L’astensione risulta, all’apparenza, una sorta di inattività. Una passività, appunto.

La persona passiva si mostra distante dagli eventi per quanto conflittuali e lesivi siano per sé stessa. Pare disinteressata a quanto le accade intorno.

La passività genera, in chi ne è testimone, rabbia e rinuncia. Si diventa facilmente, verso chi assume tale atteggiamento, critico e Persecutore o un asfissiante Salvatore. O ci si sente Vittima della sua rinuncia ad agire.

Chi si astiene, al contrario, è estremamente attivo mentalmente. Non è privo di energie, anzi. Utilizza, però, tutte le sue risorse emotive e cognitive per impedirsi di agire. Le orienta all’interno, insomma, invece che all’esterno. Non gli sono chiari gli obiettivi verso cui rivolgere le sue energie oppure non sa cosa fare dopo averli realizzati. O teme quello che potrebbe accadere dopo averli raggiunti.
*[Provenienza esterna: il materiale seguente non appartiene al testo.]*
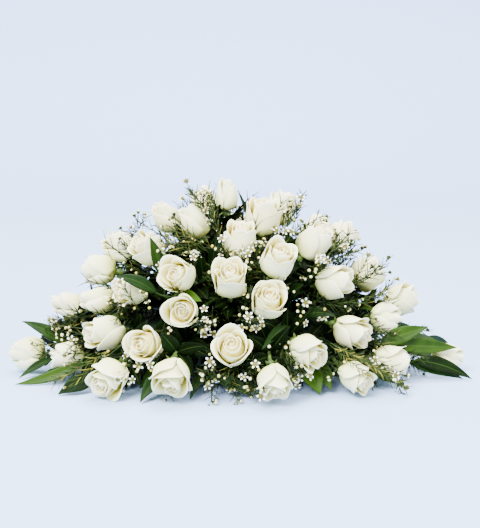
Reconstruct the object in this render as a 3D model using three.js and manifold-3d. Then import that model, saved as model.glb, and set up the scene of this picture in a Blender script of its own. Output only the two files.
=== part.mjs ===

Immaginiamo, ad esempio, l’impiegato che non agisce verso i colleghi che lo caricano anche del loro lavoro. All’apparenza sembra che non si accorga nemmeno dell’ingiustizia che subisce. Oppure che non gli interessi subirla.

Ma quella stessa persona probabilmente ha ben chiaro cosa accade e saprebbe anche come reagire ma teme che, mostrando il suo disaccordo, venga isolato o che le sue rimostranze non siano prese in alcuna considerazione dai colleghi. Al danno si aggiungerebbe così la beffa.
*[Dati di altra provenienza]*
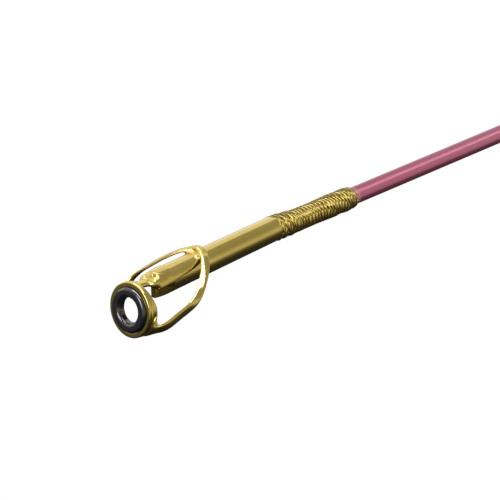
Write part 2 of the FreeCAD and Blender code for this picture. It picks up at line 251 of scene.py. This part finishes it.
def noise(material, per_mm, detail=3.0, stretch=(1, 1, 1)):
    """Noise in the row frame, with so many features per millimetre."""
    place = add_node(material, "ShaderNodeTexCoord")
    mapping = add_node(material, "ShaderNodeMapping")
    mapping.inputs["Scale"].default_value = [per_mm / MM * s for s in stretch]
    texture = add_node(material, "ShaderNodeTexNoise", Scale=1.0, Detail=detail)
    connect(material, place.outputs["Object"], mapping.inputs["Vector"])
    connect(material, mapping.outputs["Vector"], texture.inputs["Vector"])
    return texture.outputs["Fac"]


def ramp(material, source, stops):
    node = add_node(material, "ShaderNodeValToRGB")
    elements = node.color_ramp.elements
    while len(elements) < len(stops):
        elements.new(0.5)
    for element, (position, colour) in zip(elements, stops):
        element.position = position
        element.color = (*colour, 1) if isinstance(colour, tuple) else (colour,) * 3 + (1,)
    connect(material, source, node.inputs["Fac"])
    return node.outputs["Color"]


def add_bump(material, shader, height, depth):
    """Relief of so many metres from a height between 0 and 1."""
    bump = add_node(material, "ShaderNodeBump", Strength=1.0, Distance=depth)
    connect(material, height, bump.inputs["Height"])
    connect(material, bump.outputs["Normal"], shader.inputs["Normal"])


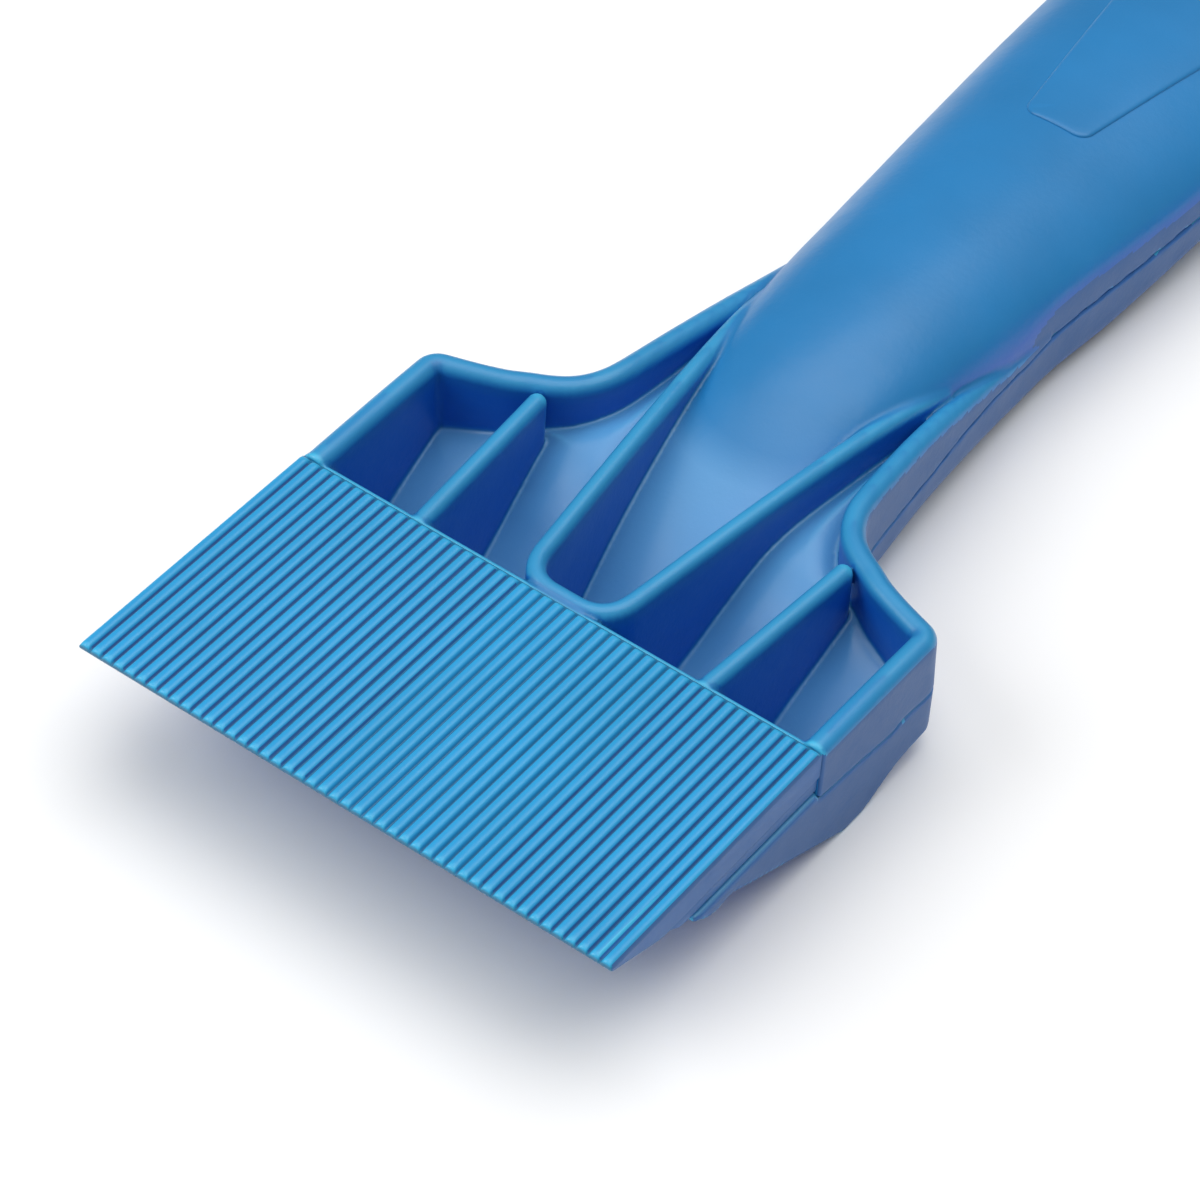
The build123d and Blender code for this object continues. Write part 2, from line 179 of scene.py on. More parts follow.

Quanto abbiamo detto a proposito del Triangolo Drammatico vale anche per l’astensione: tali dinamiche segnano a volte i rapporti umani e si acuiscono nei momenti di crisi al punto da essere, in tali circostanze, gli standard comportamentali. Per alcune persone, infatti, astenersi dal fare la sola cosa che andrebbe fatta, in particolari momenti conflittuali, diventa il modo privilegiato di reagire al cambiamento imposto: è spesso un modo per prendere le distanze dal cambiamento, per ritardarlo, per attutirne gli effetti.

 

Il circuito vizioso del “ Di chi è la colpa “, il Triangolo Drammatico e l’astensione non esauriscono il ventaglio di risposte paradossali ai contesti di crisi ma sono sufficienti a farci comprendere alcuni aspetti delle dinamiche comunicative in tempo di crisi.